To further pre-contractual transparency, stakeholders supported obliging traders to obtain the consumer’s express consent when switching from a free trial to a paid service. Additionally, it was suggested to make it compulsory to provide information on the total cost of the subscription and to highlight the nature of a continuing payment obligation.
Regarding free trials, the Digital Fitness Check outlines the contradicting views expressed by the participants of the public consultation on traders requiring consumers to provide payment information to sign up for free trials. While a number of participants supported a ban of this practice, several traders pointed to the fact that this practice was meant to avoid the abuse of free trials, e.g., by malicious actors or bots aiming to access digital services to spread content for free.

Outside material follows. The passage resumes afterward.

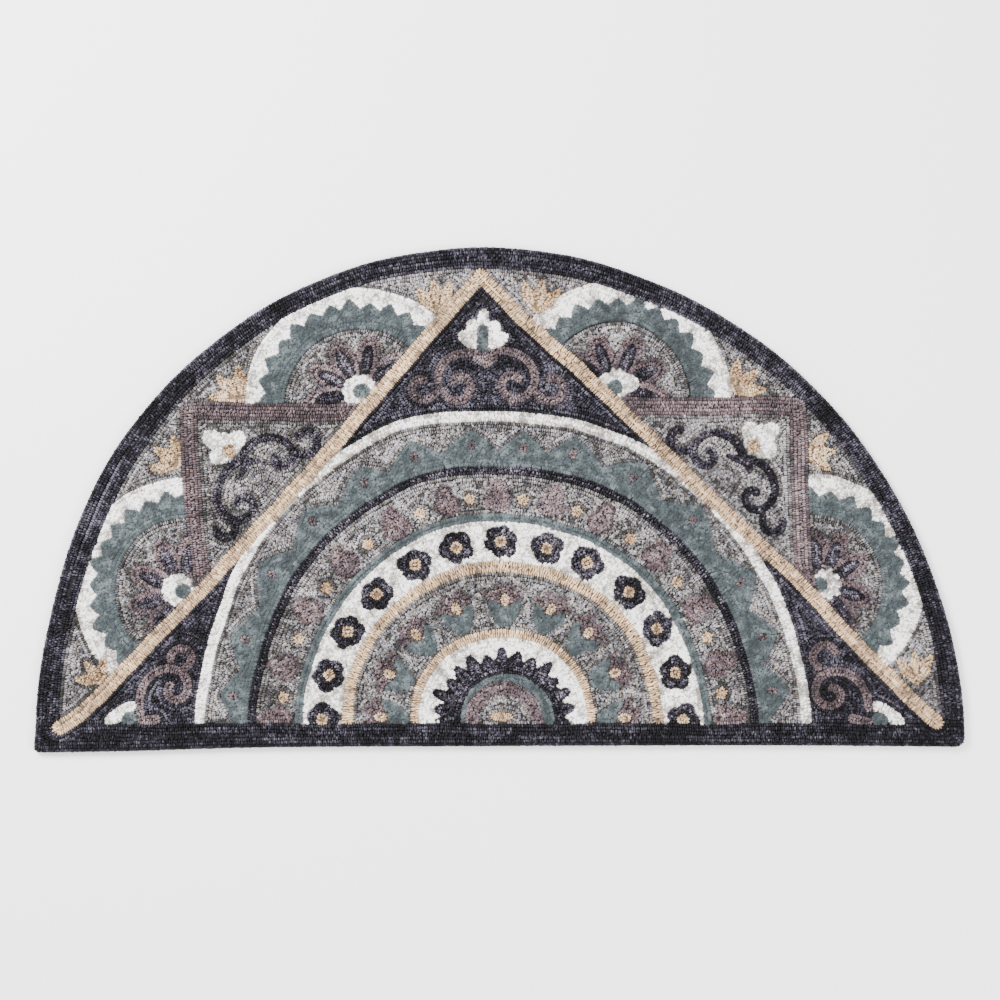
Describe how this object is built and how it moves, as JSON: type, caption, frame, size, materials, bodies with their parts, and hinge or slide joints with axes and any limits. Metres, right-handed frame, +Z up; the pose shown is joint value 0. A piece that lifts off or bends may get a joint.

Taking away this protection mechanism could result in traders becoming reluctant to offer free trials.
Concluding its assessment, the EC finds the current regulation of digital contracts and subscriptions ineffective, especially as pertains to cancellations and subscription renewals. It also points to the regulatory fragmentation of contract law on national level as a complicating factor. Although the European Commission is cautious in this part of the Digital Fitness Check, the public comments by EU officials together with the Digital Fitness Check suggest that the upcoming Digital Fairness Act will likely cover issues such as subscription cancellations and automatic renewals. Conversely, it could be argued that if the existing legislative framework were consistently enforced and interpreted across Member States, it would already provide adequate consumer protection without the need for new EU-level intervention.
[1] On “Dark Patterns“, ”Addictive Design and Gaming”, “Personalisation”, “Social media commerce and influencer marketing”, “Unfair Contract Terms”, and “Automated Contracting”.